-- Start DATASET EXCERPT --

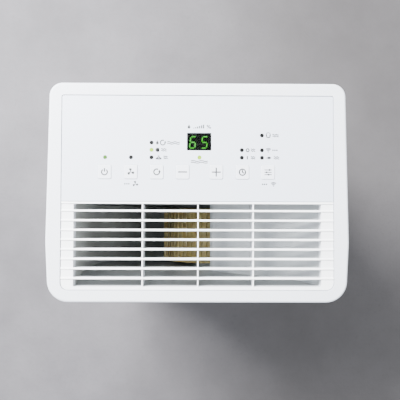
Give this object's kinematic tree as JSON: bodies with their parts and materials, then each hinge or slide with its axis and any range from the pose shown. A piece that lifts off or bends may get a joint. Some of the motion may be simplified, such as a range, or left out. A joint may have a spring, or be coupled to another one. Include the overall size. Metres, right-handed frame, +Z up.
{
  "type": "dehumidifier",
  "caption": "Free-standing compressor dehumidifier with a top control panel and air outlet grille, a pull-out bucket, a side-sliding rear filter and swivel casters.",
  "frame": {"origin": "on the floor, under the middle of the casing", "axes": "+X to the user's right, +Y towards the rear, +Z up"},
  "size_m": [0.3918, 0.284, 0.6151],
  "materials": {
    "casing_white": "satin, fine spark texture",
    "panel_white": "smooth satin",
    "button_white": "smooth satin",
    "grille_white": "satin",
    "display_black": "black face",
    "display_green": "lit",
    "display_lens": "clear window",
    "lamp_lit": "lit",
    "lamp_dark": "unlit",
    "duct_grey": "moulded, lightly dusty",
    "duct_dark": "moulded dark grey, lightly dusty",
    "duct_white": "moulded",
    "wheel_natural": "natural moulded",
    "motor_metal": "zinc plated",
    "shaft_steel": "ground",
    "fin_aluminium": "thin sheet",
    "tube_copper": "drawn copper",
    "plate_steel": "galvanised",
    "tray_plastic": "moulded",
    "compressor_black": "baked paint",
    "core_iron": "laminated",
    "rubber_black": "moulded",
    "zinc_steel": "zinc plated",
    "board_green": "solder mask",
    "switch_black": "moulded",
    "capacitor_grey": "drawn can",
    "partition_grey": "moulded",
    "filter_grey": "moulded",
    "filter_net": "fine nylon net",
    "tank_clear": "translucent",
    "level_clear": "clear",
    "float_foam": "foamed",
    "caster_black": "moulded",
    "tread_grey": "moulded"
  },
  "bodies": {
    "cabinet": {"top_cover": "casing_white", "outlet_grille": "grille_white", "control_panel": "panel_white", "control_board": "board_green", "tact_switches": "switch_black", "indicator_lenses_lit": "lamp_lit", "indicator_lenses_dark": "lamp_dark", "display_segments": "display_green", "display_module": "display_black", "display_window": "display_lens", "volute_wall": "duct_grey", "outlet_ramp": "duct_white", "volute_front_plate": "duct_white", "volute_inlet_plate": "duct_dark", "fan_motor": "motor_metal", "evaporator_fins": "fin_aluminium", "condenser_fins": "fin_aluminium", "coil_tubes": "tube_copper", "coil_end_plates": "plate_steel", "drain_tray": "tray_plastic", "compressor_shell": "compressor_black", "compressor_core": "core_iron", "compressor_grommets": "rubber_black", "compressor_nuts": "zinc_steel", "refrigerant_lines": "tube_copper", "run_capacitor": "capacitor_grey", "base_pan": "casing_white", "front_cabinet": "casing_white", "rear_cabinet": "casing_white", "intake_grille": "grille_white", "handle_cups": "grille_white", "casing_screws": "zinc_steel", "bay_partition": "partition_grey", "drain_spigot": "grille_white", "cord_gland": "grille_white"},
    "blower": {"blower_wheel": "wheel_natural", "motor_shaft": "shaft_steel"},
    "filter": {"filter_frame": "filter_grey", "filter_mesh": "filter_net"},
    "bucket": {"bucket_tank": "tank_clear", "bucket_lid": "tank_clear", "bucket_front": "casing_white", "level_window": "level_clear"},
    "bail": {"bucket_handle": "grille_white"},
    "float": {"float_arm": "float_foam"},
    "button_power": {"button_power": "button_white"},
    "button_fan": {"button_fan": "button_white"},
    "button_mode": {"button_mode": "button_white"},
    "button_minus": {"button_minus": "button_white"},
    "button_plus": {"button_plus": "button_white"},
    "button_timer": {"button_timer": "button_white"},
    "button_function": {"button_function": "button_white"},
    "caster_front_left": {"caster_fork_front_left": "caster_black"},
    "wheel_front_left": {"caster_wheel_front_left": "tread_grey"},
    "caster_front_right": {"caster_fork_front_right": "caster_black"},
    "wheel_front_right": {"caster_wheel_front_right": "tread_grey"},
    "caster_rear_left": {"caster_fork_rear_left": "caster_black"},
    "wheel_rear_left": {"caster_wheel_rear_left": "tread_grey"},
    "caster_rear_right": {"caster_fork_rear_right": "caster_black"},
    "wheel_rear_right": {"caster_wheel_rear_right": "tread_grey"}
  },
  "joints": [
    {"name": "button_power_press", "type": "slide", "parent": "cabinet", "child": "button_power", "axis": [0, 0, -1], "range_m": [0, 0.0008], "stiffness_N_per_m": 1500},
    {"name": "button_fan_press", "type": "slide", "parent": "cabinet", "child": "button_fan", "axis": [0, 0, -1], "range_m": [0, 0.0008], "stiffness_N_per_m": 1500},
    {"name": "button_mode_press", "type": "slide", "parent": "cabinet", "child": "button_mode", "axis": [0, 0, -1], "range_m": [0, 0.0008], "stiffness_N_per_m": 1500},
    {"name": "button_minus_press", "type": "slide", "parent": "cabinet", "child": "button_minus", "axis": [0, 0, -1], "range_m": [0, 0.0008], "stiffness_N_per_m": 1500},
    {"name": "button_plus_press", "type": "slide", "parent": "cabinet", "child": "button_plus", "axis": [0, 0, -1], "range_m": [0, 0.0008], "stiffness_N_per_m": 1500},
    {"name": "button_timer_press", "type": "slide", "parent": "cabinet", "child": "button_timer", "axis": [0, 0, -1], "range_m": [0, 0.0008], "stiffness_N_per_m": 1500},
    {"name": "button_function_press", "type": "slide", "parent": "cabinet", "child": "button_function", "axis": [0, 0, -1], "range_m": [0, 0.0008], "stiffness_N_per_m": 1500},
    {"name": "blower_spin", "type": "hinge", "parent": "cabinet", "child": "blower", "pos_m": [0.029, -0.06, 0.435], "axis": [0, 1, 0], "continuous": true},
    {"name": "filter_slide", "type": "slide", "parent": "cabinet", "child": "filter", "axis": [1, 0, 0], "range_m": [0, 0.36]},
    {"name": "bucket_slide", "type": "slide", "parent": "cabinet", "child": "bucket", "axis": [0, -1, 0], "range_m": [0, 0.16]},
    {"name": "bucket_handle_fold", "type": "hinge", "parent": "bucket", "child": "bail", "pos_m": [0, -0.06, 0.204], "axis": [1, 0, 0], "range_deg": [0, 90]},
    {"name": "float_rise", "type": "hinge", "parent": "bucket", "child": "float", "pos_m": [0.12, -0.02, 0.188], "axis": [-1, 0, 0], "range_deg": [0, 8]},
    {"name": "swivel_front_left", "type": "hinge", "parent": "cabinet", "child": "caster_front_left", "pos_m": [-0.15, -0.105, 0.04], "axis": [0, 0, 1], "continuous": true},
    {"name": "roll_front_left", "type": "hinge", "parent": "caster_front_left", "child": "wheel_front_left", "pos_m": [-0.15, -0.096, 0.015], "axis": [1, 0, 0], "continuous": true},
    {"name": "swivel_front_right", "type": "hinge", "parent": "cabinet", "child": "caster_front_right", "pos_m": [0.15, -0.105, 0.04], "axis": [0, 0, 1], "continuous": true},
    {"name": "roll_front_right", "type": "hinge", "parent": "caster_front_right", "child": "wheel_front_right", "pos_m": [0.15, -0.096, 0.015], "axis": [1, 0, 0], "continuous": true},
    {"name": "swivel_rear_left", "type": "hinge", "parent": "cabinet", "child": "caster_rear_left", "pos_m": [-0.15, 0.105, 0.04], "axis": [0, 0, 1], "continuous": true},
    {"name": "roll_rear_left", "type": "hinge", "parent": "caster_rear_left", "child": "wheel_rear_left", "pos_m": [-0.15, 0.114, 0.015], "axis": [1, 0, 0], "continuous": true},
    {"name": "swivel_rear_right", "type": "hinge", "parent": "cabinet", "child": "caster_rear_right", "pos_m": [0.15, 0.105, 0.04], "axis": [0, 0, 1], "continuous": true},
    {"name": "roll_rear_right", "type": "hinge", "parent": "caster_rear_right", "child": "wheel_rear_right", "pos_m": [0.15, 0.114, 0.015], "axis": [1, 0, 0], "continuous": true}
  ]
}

-- End DATASET EXCERPT --

INSTRUCTIONS TO FOLLOW —
Extract every line above that contains the word "with".

RESULT OF THE TASK —
Give this object's kinematic tree as JSON: bodies with their parts and materials, then each hinge or slide with its axis and any range from the pose shown. A piece that lifts off or bends may get a joint. Some of the motion may be simplified, such as a range, or left out. A joint may have a spring, or be coupled to another one. Include the overall size. Metres, right-handed frame, +Z up.
  "caption": "Free-standing compressor dehumidifier with a top control panel and air outlet grille, a pull-out bucket, a side-sliding rear filter and swivel casters.",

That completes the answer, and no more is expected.